For comparison purposes, the size and pitch of a typical wire bond terminal may be 100 microns on a side with a pitch of 150 microns from the center of one terminal to the neighboring terminal. Furthermore, wire bonds are typically limited to a few rows. Hence, wire bonds generally do not enable a large fully populated two-dimensional array of terminals. Also, wire bonds are permanent, and do not permit rematabilty of connectors. (Note that term “rematability” refers to the ability to connect, disconnect, and reconnect terminals under field conditions.)
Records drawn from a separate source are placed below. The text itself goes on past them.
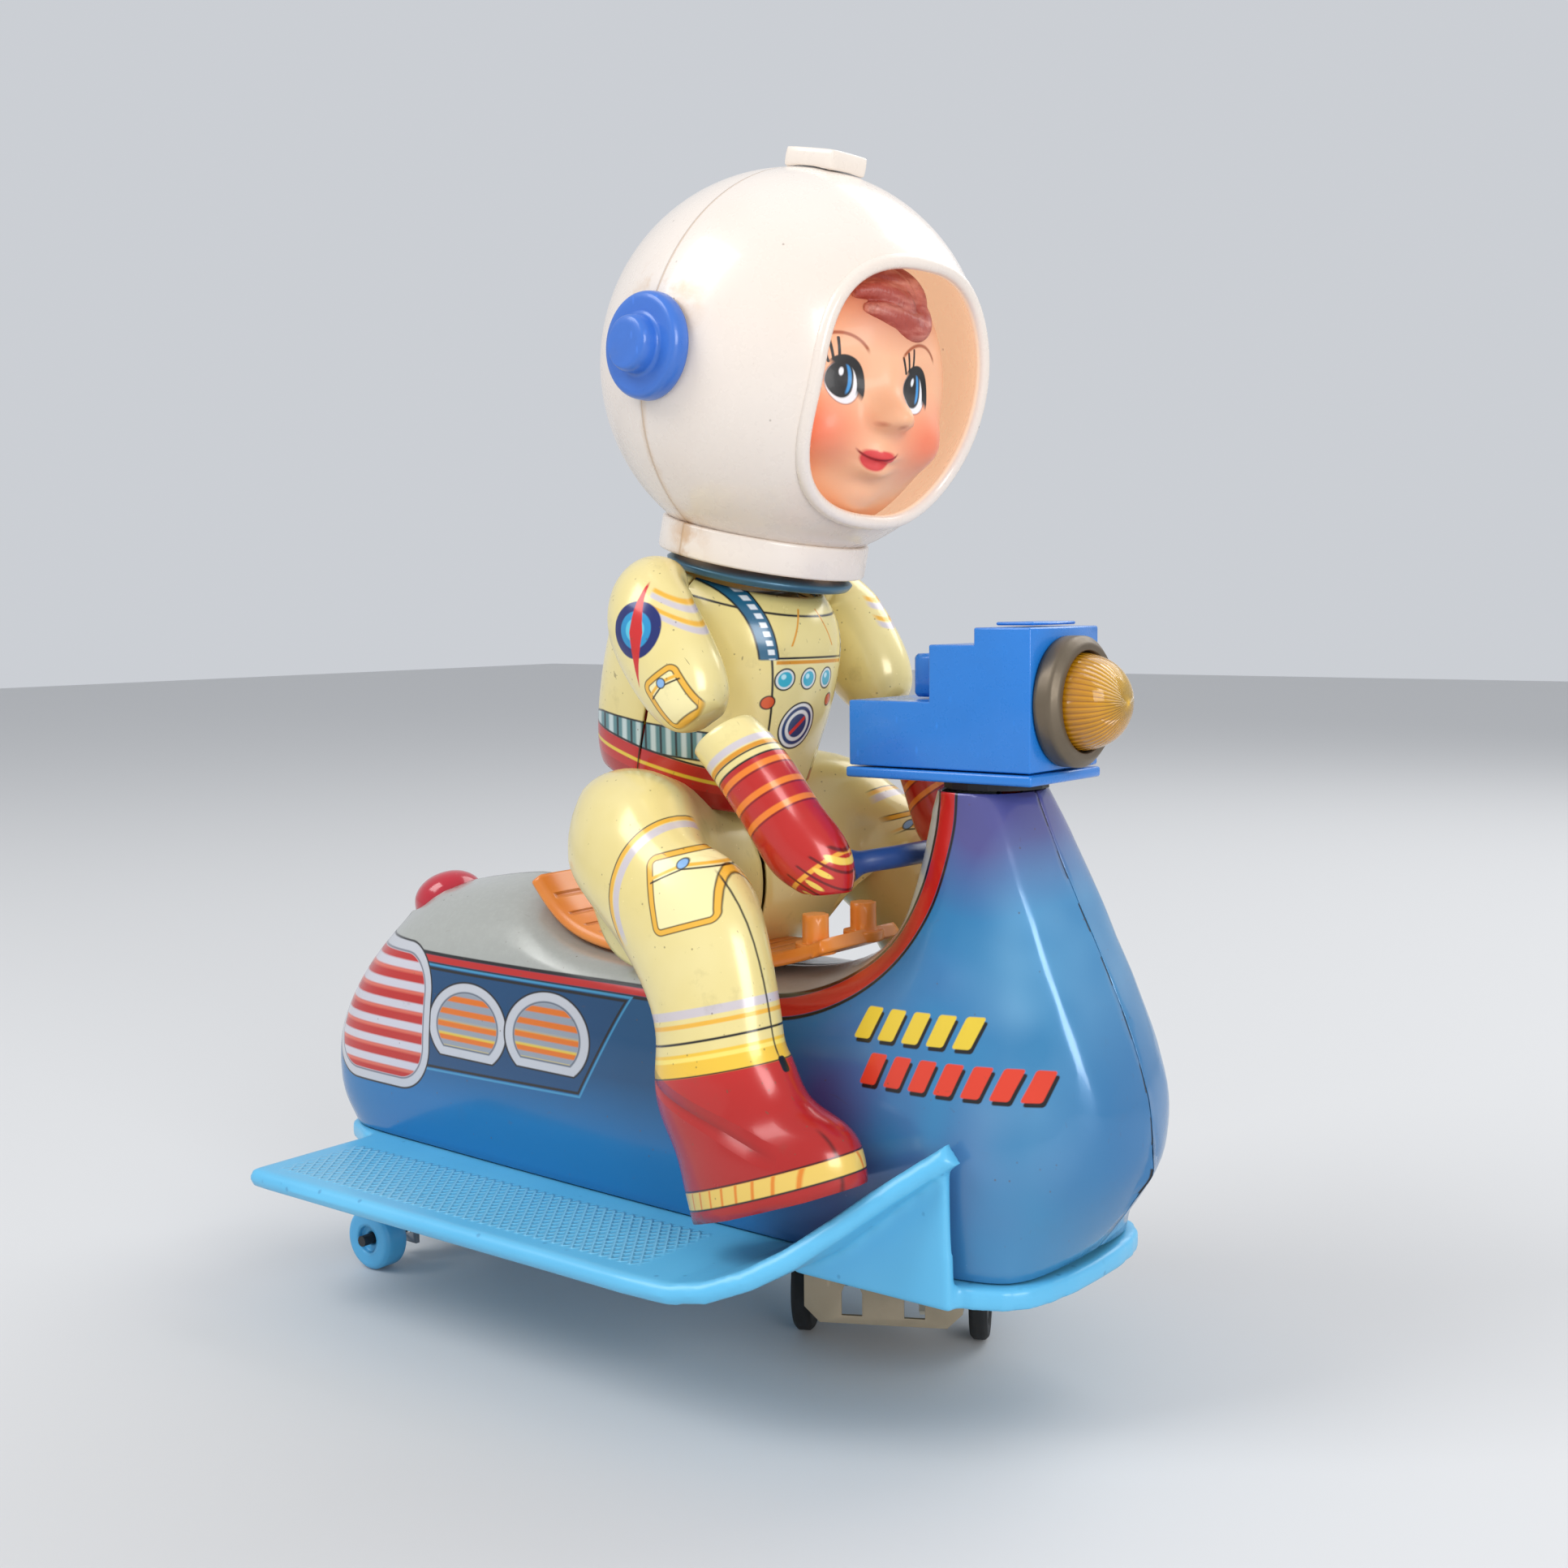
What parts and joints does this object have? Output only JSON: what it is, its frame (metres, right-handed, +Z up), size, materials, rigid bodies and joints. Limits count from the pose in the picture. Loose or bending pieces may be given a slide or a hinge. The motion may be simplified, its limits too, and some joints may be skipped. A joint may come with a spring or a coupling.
{
  "type": "toy space scooter with rider",
  "caption": "Battery-driven tin toy: a helmeted space rider seated on a scooter with curled footboards, a swivelling drive unit, a lamp console and a seat.",
  "frame": {"origin": "on the floor under the middle of the toy's outline", "axes": "+X forwards, +Y to the rider's left, +Z up"},
  "size_m": [0.2062, 0.1126, 0.2298],
  "materials": {
    "blue_tin": "lithographed gloss",
    "base_plastic": "moulded, semi-gloss",
    "console_plastic": "moulded, gloss",
    "dark_blue_plastic": "moulded, gloss",
    "orange_plastic": "moulded, semi-gloss",
    "amber_lens": "clear moulded, ribbed",
    "red_lens": "clear moulded",
    "lamp_trim": "satin",
    "suit_tin": "lithographed gloss, worn",
    "collar_tin": "lithographed gloss",
    "helmet_plastic": "moulded, semi-gloss, aged",
    "ear_plastic": "moulded, gloss",
    "head_vinyl": "soft vinyl, painted features",
    "rubber": "matt",
    "plated_steel": "plated",
    "casing_tin": "satin lacquer",
    "brass": "plain",
    "gear_plastic": "moulded",
    "cell_jacket": "plain dark jacket",
    "bulb_glass": "clear",
    "black_plastic": "moulded"
  },
  "bodies": {
    "scooter": {"base": "base_plastic", "body_left": "blue_tin", "body_right": "blue_tin", "battery_cradle": "plated_steel", "rear_cell": "cell_jacket", "front_cell": "cell_jacket", "front_contact": "brass", "rear_contact": "brass", "console_shell": "console_plastic", "console_floor": "console_plastic", "console_cap": "console_plastic", "console_button": "console_plastic", "lamp_bezel": "lamp_trim", "lamp_lens": "amber_lens", "lamp_socket": "brass", "lamp_bulb": "bulb_glass", "neck_washer": "black_plastic", "handlebar": "dark_blue_plastic", "seat": "orange_plastic", "rear_lamp": "red_lens", "hatch_guide_left": "plated_steel", "hatch_guide_right": "plated_steel", "rear_bracket": "plated_steel", "switch_plate": "plated_steel", "motor": "plated_steel", "motor_bracket": "plated_steel", "torso_front": "suit_tin", "torso_back": "suit_tin", "neck_ring": "collar_tin", "shoulder_rod": "plated_steel", "left_leg": "suit_tin", "right_leg": "suit_tin"},
    "battery_hatch": {"battery_hatch": "base_plastic"},
    "switch": {"switch_knob": "black_plastic"},
    "rear_wheels": {"rear_axle": "plated_steel", "rear_wheel_left": "base_plastic", "rear_wheel_right": "base_plastic"},
    "drive_unit": {"turntable": "plated_steel", "keeper_ring": "plated_steel", "drive_casing": "casing_tin"},
    "drive_wheels": {"drive_axle": "plated_steel", "drive_gear": "gear_plastic", "drive_hub_front": "black_plastic", "drive_hub_rear": "black_plastic", "drive_tyre_front": "rubber", "drive_tyre_rear": "rubber"},
    "lay_shaft": {"lay_shaft": "brass"},
    "motor_shaft": {"motor_shaft": "plated_steel"},
    "right_arm": {"right_upper_arm": "suit_tin", "right_forearm": "suit_tin"},
    "left_arm": {"left_upper_arm": "suit_tin", "left_forearm": "suit_tin"},
    "helmet": {"helmet": "helmet_plastic", "helmet_cap": "helmet_plastic", "ear_disc_left": "ear_plastic", "ear_disc_right": "ear_plastic", "head": "head_vinyl"}
  },
  "joints": [
    {"name": "hatch_slide", "type": "slide", "parent": "scooter", "child": "battery_hatch", "axis": [-1, 0, 0], "range_m": [0, 0.03]},
    {"name": "switch_slide", "type": "slide", "parent": "scooter", "child": "switch", "axis": [1, 0, 0], "range_m": [0, 0.003]},
    {"name": "rear_wheels_spin", "type": "hinge", "parent": "scooter", "child": "rear_wheels", "pos_m": [-0.0736, 0, 0.0069], "axis": [0, 1, 0], "continuous": true},
    {"name": "drive_swivel", "type": "hinge", "parent": "scooter", "child": "drive_unit", "pos_m": [0.0459, 0, 0.0229], "axis": [0, 0, 1], "continuous": true},
    {"name": "drive_wheels_spin", "type": "hinge", "parent": "drive_unit", "child": "drive_wheels", "pos_m": [0.03956, 0.01192, 0.0103], "axis": [0.8829, 0.4695, 0], "continuous": true},
    {"name": "lay_shaft_spin", "type": "hinge", "parent": "drive_unit", "child": "lay_shaft", "pos_m": [0.04285, 0.00574, 0.01521], "axis": [0.8829, 0.4695, 0], "continuous": true},
    {"name": "motor_shaft_spin", "type": "hinge", "parent": "drive_unit", "child": "motor_shaft", "pos_m": [0.0459, 0, 0.02], "axis": [0, 0, 1], "continuous": true},
    {"name": "right_shoulder", "type": "hinge", "parent": "scooter", "child": "right_arm", "pos_m": [0.012, -0.025, 0.1465], "axis": [0, -1, 0], "range_deg": [0, 50]},
    {"name": "left_shoulder", "type": "hinge", "parent": "scooter", "child": "left_arm", "pos_m": [0.012, 0.025, 0.1465], "axis": [0, -1, 0], "range_deg": [0, 50]},
    {"name": "helmet_turn", "type": "hinge", "parent": "scooter", "child": "helmet", "pos_m": [0.0254, 0, 0.1897], "axis": [0.2164, 0, 0.9763], "range_deg": [-40, 40]}
  ],
  "couplings": [
    {"joint": "lay_shaft_spin", "follows": "drive_wheels_spin", "ratio": -2},
    {"joint": "motor_shaft_spin", "follows": "drive_wheels_spin", "ratio": -24}
  ]
}
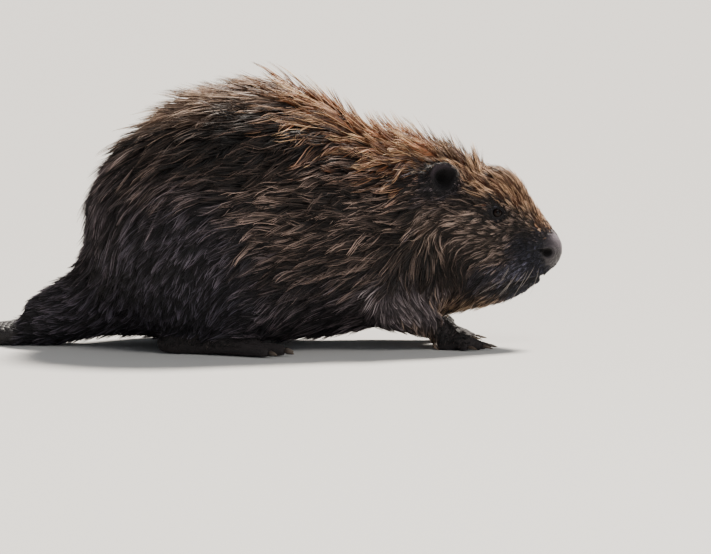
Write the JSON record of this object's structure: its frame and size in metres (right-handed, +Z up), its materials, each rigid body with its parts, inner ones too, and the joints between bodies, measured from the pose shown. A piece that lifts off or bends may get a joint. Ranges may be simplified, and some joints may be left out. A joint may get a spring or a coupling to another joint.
{
  "type": "beaver",
  "caption": "Life-size still figure of an adult beaver crouched on all fours with its head lowered and its flat tail laid out behind.",
  "frame": {"origin": "bottom centre of the bounding box, on the floor", "axes": "+X forward along the animal, head end; +Y to the animal's left; +Z up"},
  "size_m": [0.8732, 0.3206, 0.313],
  "materials": {
    "fur": "long wet guard hair in clumps, golden brown along the back and dark brown on the flanks",
    "skin": "dark bare skin of the nose, ears, feet and scaly tail, slightly glossy",
    "eye": "wet dark brown eye",
    "claw": "dark horn, worn smooth"
  },
  "bodies": {
    "root": {"ear_left": "skin", "ear_right": "skin", "eye_left": "eye", "eye_right": "eye", "fore_claw_left_1": "claw", "fore_claw_left_2": "claw", "fore_claw_left_3": "claw", "fore_claw_left_4": "claw", "fore_claw_left_5": "claw", "fore_claw_right_1": "claw", "fore_claw_right_2": "claw", "fore_claw_right_3": "claw", "fore_claw_right_4": "claw", "fore_claw_right_5": "claw", "foreleg_left": "fur", "foreleg_right": "fur", "forepaw_left": "skin", "forepaw_right": "skin", "head": "fur", "hind_claw_left_1": "claw", "hind_claw_left_2": "claw", "hind_claw_left_3": "claw", "hind_claw_left_4": "claw", "hind_claw_left_5": "claw", "hind_claw_right_1": "claw", "hind_claw_right_2": "claw", "hind_claw_right_3": "claw", "hind_claw_right_4": "claw", "hind_claw_right_5": "claw", "hind_foot_left": "skin", "hind_foot_right": "skin", "hind_leg_left": "fur", "hind_leg_right": "fur", "jaw": "fur", "neck": "fur", "nose": "skin", "tail": "skin", "tail_root": "fur", "trunk": "fur"}
  },
  "joints": []
}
Proximity communication works well for chips that are located in close proximity to each other. Unfortunately, when chips need to communicate with other chips father away, a cable must be used. Passive electrical cables have long been used to interconnect active circuits within a digital system. The density of such connections is typically limited by the physical cabling structure, and specifically by the connection endpoints, due to the connection density of the attachment mechanism. Signal deterioration caused by impedance mismatches and electrical near-end crosstalk are major problems that limit the density and bit-rate of inter-chip communication at the board and backplane levels of the interconnect hierarchy. Furthermore, high insertion forces are often required due to the need to simultaneously connect a large number of copper pins to their corresponding mating receptacles. The electronic properties of the connectors, such as cross-coupling and impedance mismatch, often degrade or limit signal quality and reliability. Yet another limitation of conventional connectors is that they typically are designed for remateable connections at the printed circuit board level. However, these connectors are not suitable for detachable connection to an individual IC chip. Accordingly, these effects often limit the maximum density and maximum bandwidth of these board-to-board connections.
In addition to the connector limitations, passive electrical cables between boards are typically driven by transmitters and corresponding receivers that are located on the transmitting and receiving boards, respectively. Thus, the transmitter must typically drive the output connector on the transmitting board, the entire length of the cable, and the input connector on the receiving board. A particular transmitter/receiver pair must be carefully tested and verified for a variety of system applications, which may involve different types of connector and cables. Such verification is valid for a particular length and type of cable, and may be invalid for another cable length or type. Therefore, to ensure that the circuit can drive the cable, retesting and redesign is necessary when changing the cable length or type.
Because of the large number of choices of connectors, cable types, and cable lengths, it is exceedingly difficult to verify that all possible combinations are allowable. The burden is on the system designer to laboriously determine through analysis, simulation, and experimentation if the specific system design will work within acceptable margins.
In stark contrast to the scaling of connectors, the bit-rates and achievable density of on-chip-level interconnect has been progressing rapidly to the point that there is a substantial mismatch of several orders of magnitude between the density of electrical signaling on-chip versus that which can be achieved off-chip.
Hence, what is needed is an apparatus for communicating between integrated circuits without the problems described above.